TASK.
Your answer should be one number: how many lines of the records hold the string "None".

ENTRIES SHOWN.
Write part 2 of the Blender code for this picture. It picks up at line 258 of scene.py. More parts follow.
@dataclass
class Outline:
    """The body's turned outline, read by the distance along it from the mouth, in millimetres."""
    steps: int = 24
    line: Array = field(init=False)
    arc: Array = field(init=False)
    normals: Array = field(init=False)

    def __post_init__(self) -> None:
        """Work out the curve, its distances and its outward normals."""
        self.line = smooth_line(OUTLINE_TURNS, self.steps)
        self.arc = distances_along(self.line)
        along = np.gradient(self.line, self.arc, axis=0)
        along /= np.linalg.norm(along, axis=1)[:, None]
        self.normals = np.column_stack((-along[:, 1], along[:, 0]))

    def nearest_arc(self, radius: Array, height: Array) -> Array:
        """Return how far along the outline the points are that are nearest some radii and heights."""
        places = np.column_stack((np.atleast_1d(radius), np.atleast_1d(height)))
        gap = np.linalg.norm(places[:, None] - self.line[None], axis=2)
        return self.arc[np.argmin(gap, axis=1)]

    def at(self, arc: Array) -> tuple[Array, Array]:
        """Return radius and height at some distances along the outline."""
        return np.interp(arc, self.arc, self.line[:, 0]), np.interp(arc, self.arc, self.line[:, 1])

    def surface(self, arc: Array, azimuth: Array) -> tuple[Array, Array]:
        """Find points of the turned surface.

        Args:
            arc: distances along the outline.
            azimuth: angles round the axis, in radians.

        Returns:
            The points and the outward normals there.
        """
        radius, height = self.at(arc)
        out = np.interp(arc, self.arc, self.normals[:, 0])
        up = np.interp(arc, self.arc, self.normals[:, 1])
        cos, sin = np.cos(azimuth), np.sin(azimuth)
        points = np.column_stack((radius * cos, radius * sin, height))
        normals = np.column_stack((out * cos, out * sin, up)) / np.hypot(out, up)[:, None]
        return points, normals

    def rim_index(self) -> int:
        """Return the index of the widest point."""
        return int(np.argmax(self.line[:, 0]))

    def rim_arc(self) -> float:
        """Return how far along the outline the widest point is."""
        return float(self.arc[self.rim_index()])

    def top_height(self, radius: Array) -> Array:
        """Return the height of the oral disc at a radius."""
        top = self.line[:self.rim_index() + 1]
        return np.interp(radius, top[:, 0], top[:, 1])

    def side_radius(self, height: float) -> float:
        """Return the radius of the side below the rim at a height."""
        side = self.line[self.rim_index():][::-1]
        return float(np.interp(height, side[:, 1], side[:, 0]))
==
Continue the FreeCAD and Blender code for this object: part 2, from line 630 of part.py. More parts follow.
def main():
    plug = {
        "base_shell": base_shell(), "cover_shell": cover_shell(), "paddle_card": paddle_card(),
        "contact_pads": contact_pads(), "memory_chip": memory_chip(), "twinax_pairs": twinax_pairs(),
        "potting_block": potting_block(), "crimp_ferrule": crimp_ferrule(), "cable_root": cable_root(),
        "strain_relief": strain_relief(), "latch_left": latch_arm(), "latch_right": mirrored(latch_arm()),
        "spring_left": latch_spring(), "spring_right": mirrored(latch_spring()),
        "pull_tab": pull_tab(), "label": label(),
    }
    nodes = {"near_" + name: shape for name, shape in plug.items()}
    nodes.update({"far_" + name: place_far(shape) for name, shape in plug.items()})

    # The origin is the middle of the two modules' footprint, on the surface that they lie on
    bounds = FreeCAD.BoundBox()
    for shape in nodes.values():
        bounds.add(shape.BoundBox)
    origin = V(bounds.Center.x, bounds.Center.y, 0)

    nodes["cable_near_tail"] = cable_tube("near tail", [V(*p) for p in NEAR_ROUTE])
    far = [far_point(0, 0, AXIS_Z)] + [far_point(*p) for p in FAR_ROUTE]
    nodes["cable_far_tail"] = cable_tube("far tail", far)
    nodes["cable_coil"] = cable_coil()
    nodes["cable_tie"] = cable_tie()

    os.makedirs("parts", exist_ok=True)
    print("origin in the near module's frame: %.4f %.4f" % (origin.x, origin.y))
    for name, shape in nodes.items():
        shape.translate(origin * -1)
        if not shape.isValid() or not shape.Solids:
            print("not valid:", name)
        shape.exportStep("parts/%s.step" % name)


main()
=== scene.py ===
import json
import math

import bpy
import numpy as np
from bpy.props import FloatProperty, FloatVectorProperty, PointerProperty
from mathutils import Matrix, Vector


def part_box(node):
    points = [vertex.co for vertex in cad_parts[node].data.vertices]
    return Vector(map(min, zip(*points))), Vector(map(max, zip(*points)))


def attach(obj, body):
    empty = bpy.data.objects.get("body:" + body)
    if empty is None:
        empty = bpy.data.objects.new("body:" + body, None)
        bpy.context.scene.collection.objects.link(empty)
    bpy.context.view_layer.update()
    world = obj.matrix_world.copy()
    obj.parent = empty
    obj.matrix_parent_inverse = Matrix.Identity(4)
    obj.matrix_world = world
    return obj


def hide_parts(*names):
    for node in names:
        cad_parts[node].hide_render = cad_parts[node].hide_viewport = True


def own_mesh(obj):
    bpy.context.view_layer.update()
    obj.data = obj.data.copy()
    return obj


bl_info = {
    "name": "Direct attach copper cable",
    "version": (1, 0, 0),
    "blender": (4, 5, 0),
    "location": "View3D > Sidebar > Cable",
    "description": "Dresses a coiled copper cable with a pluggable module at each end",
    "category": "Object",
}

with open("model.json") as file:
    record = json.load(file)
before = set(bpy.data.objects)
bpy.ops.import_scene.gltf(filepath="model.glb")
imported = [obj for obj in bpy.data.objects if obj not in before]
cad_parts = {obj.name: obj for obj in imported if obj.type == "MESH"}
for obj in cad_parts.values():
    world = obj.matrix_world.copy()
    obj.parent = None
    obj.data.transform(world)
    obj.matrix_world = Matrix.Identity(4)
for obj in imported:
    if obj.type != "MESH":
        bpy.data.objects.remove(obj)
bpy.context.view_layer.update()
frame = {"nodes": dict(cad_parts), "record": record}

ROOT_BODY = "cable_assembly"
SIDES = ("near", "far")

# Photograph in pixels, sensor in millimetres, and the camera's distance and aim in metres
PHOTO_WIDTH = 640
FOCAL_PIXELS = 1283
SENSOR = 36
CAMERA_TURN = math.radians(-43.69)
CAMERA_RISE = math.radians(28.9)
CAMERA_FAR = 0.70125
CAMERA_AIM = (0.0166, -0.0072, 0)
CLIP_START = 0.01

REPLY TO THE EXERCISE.
7